AP Photo/Hannah Foslien

Laboratory technician Ruth Rutledge packages cerebrospinal fluid of the three confirmed meningitis cases in Minn., to send to the Centers for Disease Control and Prevention in Atlanta for further testing, at the Minnesota Department of Health in St. Paul, Minn., on Tuesday, Oct. 9, 2012. The number of people sickened by a deadly meningitis outbreak has now reached 119 cases, including 11 deaths, according to the CDC. The states involved in the outbreak are Tennessee, Michigan, Virginia, Indiana, Florida, Maryland, Minnesota, North Carolina, New Jersey and Ohio. Officials have tied the outbreak of rare fungal meningitis to steroid shots for back pain. (AP Photo/Hannah Foslien) (October 11, 2012)

INDIANAPOLIS (AP) -The family of a Cass County woman says it believes she died of fungal meningitis after receiving two injections of a tainted back pain medication at an Elkhart health clinic.

Lisa Ann Durbin says her 89-year-old grandmother Pauline Burema of Cassopolis died Wednesday at a daughter's home in Bristol.

Durbin says the family is waiting for autopsy results to confirm the cause of death.

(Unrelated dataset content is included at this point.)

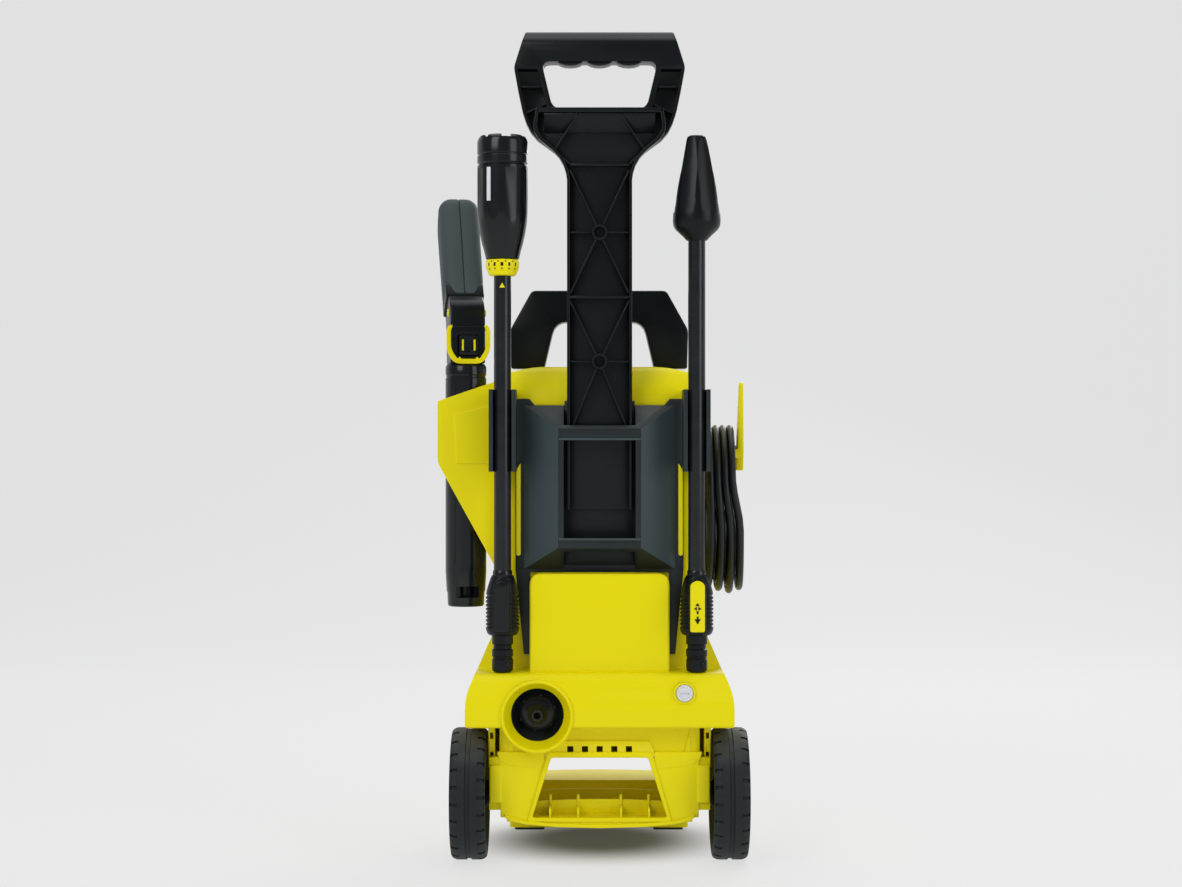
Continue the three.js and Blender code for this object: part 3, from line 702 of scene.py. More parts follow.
def water_funnel():
    """The smooth flared mouth round the water connector, and a glossy black band inside it as painted shade.
    """
    centre = at(FUNNEL_X, FUNNEL_MOUTH, FUNNEL_Z)
    profile = [(33.2, 12), (33.9, 6), (34.0, 1.5), (33.4, 0), (32.2, -0.8), (31.0, -0.5), (30.2, 0.8),
               (29.6, 3), (27.6, 9), (21.5, 22),
               (15.2, 35.0), (12.0, 36.6), (12.0, 39), (17.5, 39.5), (23.0, 28), (33.2, 12)]
    mouth = turned("funnel_mouth", profile, centre, "y", 96)
    finish_piece(mouth, "casing", YELLOW, "yellow_plastic")
    # Painted shade: a glossy black band on the funnel's inner wall stands for the shadow inside the mouth.
    painted_shade_band = [(24.0, 16.2), (24.6, 15.6), (25.0, 16.2), (15.9, 34.4), (15.2, 34.4), (24.0, 16.2)]
    finish_piece(turned("funnel_painted_shade", painted_shade_band, centre, "y", 96), "casing", GLOSS_BLACK, "black_plastic")


def water_connector():
    """The threaded inlet stub with its ribbed collar."""
    centre = at(FUNNEL_X, FUNNEL_MOUTH, FUNNEL_Z)
    profile = [(2.8, 24), (2.8, 8.6), (3.4, 7.6), (5.0, 7.6), (5.8, 8.4), (5.8, 12), (6.4, 13), (7.6, 14),
               (7.6, 18.5), (9.3, 19.6), (9.3, 22)]
    for turn in range(5):
        z = 22 + turn * 1.7
        profile += [(11.2, z + 0.3), (12.2, z + 0.6), (12.2, z + 1.0), (11.2, z + 1.4)]
    profile += [(16.2, 30.5), (17.2, 31.3), (17.2, 34), (13, 36.5), (10, 37.5), (10, 46), (2.8, 46),
                (2.8, 24)]
    stub = turned("inlet_stub", profile, centre, "y", 72)
    finish_piece(stub, "casing", GLOSS_BLACK, "black_plastic", "inlet_connector")
    for i in range(6):
        t = math.radians(60 * i + 20)
        x, z = FUNNEL_X + 17 * math.cos(t), FUNNEL_Z + 17 * math.sin(t)
        rib = block("inlet_rib_%d" % i, (x - 1.4, FUNNEL_MOUTH + 30.4, z - 1.4),
                    (x + 1.4, FUNNEL_MOUTH + 35, z + 1.4), 0.5)
        finish_piece(rib, "casing", GLOSS_BLACK, "black_plastic")


def hull(name, inset, edge):
    """The casing's moulding: its outline from behind crossed with its outline from the side."""
    i = inset
    behind = both_sides([(101 - i, 99 + i, 3), (101 - i, 128 + i), (124 - i, 128 + i, 3.5),
                         (124 - i, 157, 13), (97 - i, 219, 13), (97 - i, 455 - i, 18), (60, 463 - i, 12)])
    aside = [(-90 + i, 99 + i, 3), (95 - i, 99 + i, 10), (95 - i, 408, 34), (67 - i, 463 - i, 16),
             (-45 + i, 463 - i, 8), (-62 + i, 437, 12), (-62 + i, 178 - i, 2.5), (-106 + i, 178 - i, 7),
             (-112 + i, 150, 14), (-112 + i, 128 + i, 3.5), (-90 + i, 128 + i)]
    body = slab(name, rounded_outline(behind), -140, 120)
    combined(body, slab(name + "_aside", rounded_outline(aside), -150, 150, "x"), "INTERSECT")
    return rounded(body, edge, 4, 28) if edge else body


def casing():
    """The two yellow halves, hollow, with the guide cover, the vents and the ports."""
    outside = hull("casing_rear", 0, 2.6)
    cover = slab("guide_cover", rounded_outline(both_sides([(65, 168), (65, 269, 11)])), -91, -50, "y", 2.4,
                 4)
    combined(outside, cover)
    band = slab("vent_band", rounded_outline(both_sides([(52, 99.6, 1), (47, 114, 3)])), -93.4, -80, "y",
                1.2, 3)
    combined(outside, band)
    for side in (-1, 1):
        cheek = slab("cheek", rounded_outline([(side * 78, 101, 3), (side * 94, 101, 3), (side * 94, 124, 3),
                                               (side * 84, 126, 3)]), -91.6, -80, "y", 1, 3)
        combined(outside, cheek)
    combined(outside, drill("funnel_seat", "y", 31.8, FUNNEL_MOUTH + 1.5, -60, (FUNNEL_X, 0, FUNNEL_Z), 96))
    room = hull("room", 3, 0)
    combined(room, slab("cover_room", rounded_outline(both_sides([(62, 172), (62, 266, 8)])), -88, -50))
    mouth = at(FUNNEL_X, FUNNEL_MOUTH, FUNNEL_Z)
    combined(room, turned("funnel_block", [(0, -20), (33.8, -20), (33.8, 12), (24, 28), (18.6, 40.5),
                                           (0, 40.5)], mouth, "y", 64), "DIFFERENCE")
    carved(outside, room)
    cuts = [turned("funnel_bore", [(0, -20), (31, -20), (31, 11.6), (21.6, 27), (14.6, 37), (0, 37)], mouth,
                   "y", 96),
            drill("inlet_bore", "y", 11, -140, 0, (FUNNEL_X, 0, FUNNEL_Z)),
            drill("dosing_bore", "y", 8.3, -140, -92, (78, 0, 160.5)),
            drill("outlet_bore", "y", 12, 40, 140, (0, 0, 150)),
            drill("switch_bore", "y", 8, 40, 140, (0, 0, 300)),
            drill("gland_bore", "x", 7.3, 60, 140, (0, 78, 263)),
            block("channel", (-33.5, -86.5, 257), (33.5, -65.5, 275))]
    for i in range(-2, 3):
        cuts.append(slab("vent_%d" % i, rounded_outline([(i * 13.6 - 2.9, 103.4, 0.8),
                                                         (i * 13.6 + 2.9, 103.4, 0.8),
                                                         (i * 13.6 + 2.9, 109.4, 0.8),
                                                        (i * 13.6 - 2.9, 109.4, 0.8)]), -140, -82))
    for side in (-1, 1):
        for i in range(7):
            z = 205 + i * 9.5
            cuts.append(slab("side_vent", rounded_outline([(38, z, 1.4), (76, z, 1.4), (76, z + 4, 1.4),
                                                           (38, z + 4, 1.4)]),
                             side * 90, side * 130, "x"))
    for side in (-1, 1):
        corner = [(side * x, y) for x, y in [(101.6, -92), (101.6, -72), (96.5, -72), (96.5, -79),
                                             (95.4, -84), (92.6, -87.6), (88.6, -89.6), (84, -90.3),
                                             (84, -92)]]
        cuts.append(slab("corner", corner, 90, 127.8, "z"))
    carved(outside, *cuts)
    front = outside.copy()
    front.data = outside.data.copy()
    front.name = "casing_front"
    bpy.context.scene.collection.objects.link(front)
    for half, keep_rear, node in ((outside, True, "rear_shell"), (front, False, "front_shell")):
        only(half)
        bpy.ops.object.mode_set(mode="EDIT")
        bpy.ops.mesh.select_all(action="SELECT")
        seam = at(0, 7.85 if keep_rear else 8.15, 0)
        bpy.ops.mesh.bisect(plane_co=seam, plane_no=(0, 1, 0), use_fill=True, clear_outer=keep_rear,
                            clear_inner=not keep_rear)
        bpy.ops.object.mode_set(mode="OBJECT")
        bpy.ops.object.shade_smooth_by_angle(angle=math.radians(34))
        finish_piece(half, "casing", YELLOW, "yellow_plastic", node)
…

However, doctors told the family they believe Burema had contracted meningitis from shots she received Aug. 22 and Sept. 8 at OSMC Outpatient Surgery Center in Elkhart. Durbin says Burema was found unconscious in her home Oct. 3.

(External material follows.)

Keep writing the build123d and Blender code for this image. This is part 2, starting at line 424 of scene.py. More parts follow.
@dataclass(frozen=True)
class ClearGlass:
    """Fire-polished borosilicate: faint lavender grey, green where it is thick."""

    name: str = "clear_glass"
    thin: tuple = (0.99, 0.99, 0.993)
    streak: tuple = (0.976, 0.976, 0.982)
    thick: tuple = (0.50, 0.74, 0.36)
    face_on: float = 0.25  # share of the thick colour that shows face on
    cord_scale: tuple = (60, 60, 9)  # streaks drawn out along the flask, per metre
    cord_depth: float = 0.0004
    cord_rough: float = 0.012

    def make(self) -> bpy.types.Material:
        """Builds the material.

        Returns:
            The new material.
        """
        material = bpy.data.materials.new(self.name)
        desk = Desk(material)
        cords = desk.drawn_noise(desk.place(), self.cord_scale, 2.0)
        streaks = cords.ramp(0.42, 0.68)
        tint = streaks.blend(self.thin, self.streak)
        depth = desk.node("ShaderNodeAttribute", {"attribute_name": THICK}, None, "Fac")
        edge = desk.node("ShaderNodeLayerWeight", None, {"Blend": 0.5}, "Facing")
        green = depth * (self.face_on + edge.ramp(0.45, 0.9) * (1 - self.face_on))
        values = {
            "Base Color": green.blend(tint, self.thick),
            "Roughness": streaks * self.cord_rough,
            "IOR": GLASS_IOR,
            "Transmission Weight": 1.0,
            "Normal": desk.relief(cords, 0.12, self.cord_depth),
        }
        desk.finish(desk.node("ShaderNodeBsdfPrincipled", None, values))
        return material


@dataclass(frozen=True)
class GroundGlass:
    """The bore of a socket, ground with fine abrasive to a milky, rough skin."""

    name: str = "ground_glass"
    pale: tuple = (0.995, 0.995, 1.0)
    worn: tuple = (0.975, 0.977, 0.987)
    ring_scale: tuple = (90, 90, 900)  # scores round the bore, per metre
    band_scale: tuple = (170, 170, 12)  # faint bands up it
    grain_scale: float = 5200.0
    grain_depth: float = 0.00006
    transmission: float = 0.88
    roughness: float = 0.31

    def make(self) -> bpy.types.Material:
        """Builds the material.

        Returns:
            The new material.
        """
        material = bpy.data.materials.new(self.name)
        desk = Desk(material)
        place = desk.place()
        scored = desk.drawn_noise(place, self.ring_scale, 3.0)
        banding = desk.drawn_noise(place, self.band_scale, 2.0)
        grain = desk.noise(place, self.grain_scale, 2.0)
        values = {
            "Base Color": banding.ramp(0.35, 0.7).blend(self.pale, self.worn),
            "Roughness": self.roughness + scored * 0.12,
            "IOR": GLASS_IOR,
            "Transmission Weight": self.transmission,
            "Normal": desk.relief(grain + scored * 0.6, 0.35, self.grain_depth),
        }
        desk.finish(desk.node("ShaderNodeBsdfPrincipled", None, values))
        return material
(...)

The Centers for Disease Control has confirmed an Indiana fungal meningitis death Thursday, and a Michigan Community Health Department spokeswoman says it was a Cass County resident.

Six Indiana clinics received the tainted steroid, including the South Bend Clinic and the OSMC Outpatient Surgery Center in Elkhart. A Massachusetts pharmacy has recalled the medicine.

The government says 170 people now have been sickened in the meningitis outbreak linked to tainted steroid shots, and 14 of them have died.

As of Thursday, the CDC said Indiana had 21 cases of fungal meningitis and one death, while Michigan had 39 meningitis cases and 3 deaths. The person identified by Michigan health officials received the steroid shot in the ankle and has an infection there. While the biggest concern is for people given the shots for back pain, the CDC said people who received the injections in joints should also be alert to signs of localized infection, including redness, pain, swelling and fever.

Idaho becomes the 11th state to report at least one illness. The others are Indiana, Michigan, Florida, Maryland, Minnesota, New Jersey, North Carolina, Ohio, Tennessee and Virginia.

Federal health officials said they've tracked down more than 90% of the roughly 14,000 people who may have received contaminated steroid shots, urging anyone with early symptoms of potentially deadly meningitis to seek help fast.

Of the 170 people sickened in the outbreak, all but one have a rare fungal meningitis, and 14 have died, the Centers for Disease Control and Prevention said Thursday.

More than 50 vials of the steroid produced by a specialty pharmacy in Massachusetts, the New England Compounding Center, have been found contaminated with some sort of fungus, said Deborah Autor of the Food and Drug Administration. The investigation is continuing into how the contamination could have occurred.

But a Massachusetts official said Thursday that it appears the company violated state law governing how compounding pharmacies are supposed to work. They are not supposed to do large-scale production like a drug manufacturer, but to produce medication for patient-specific prescriptions, said Dr. Madeleine Biondolillo of the Massachusetts Department of Public Health.

"This organization chose to apparently violate the licensing requirements under which they were allowed to operate," she told reporters Thursday.

The pharmacy has recalled the steroid that was sent to clinics in 23 states, as well as everything else it makes.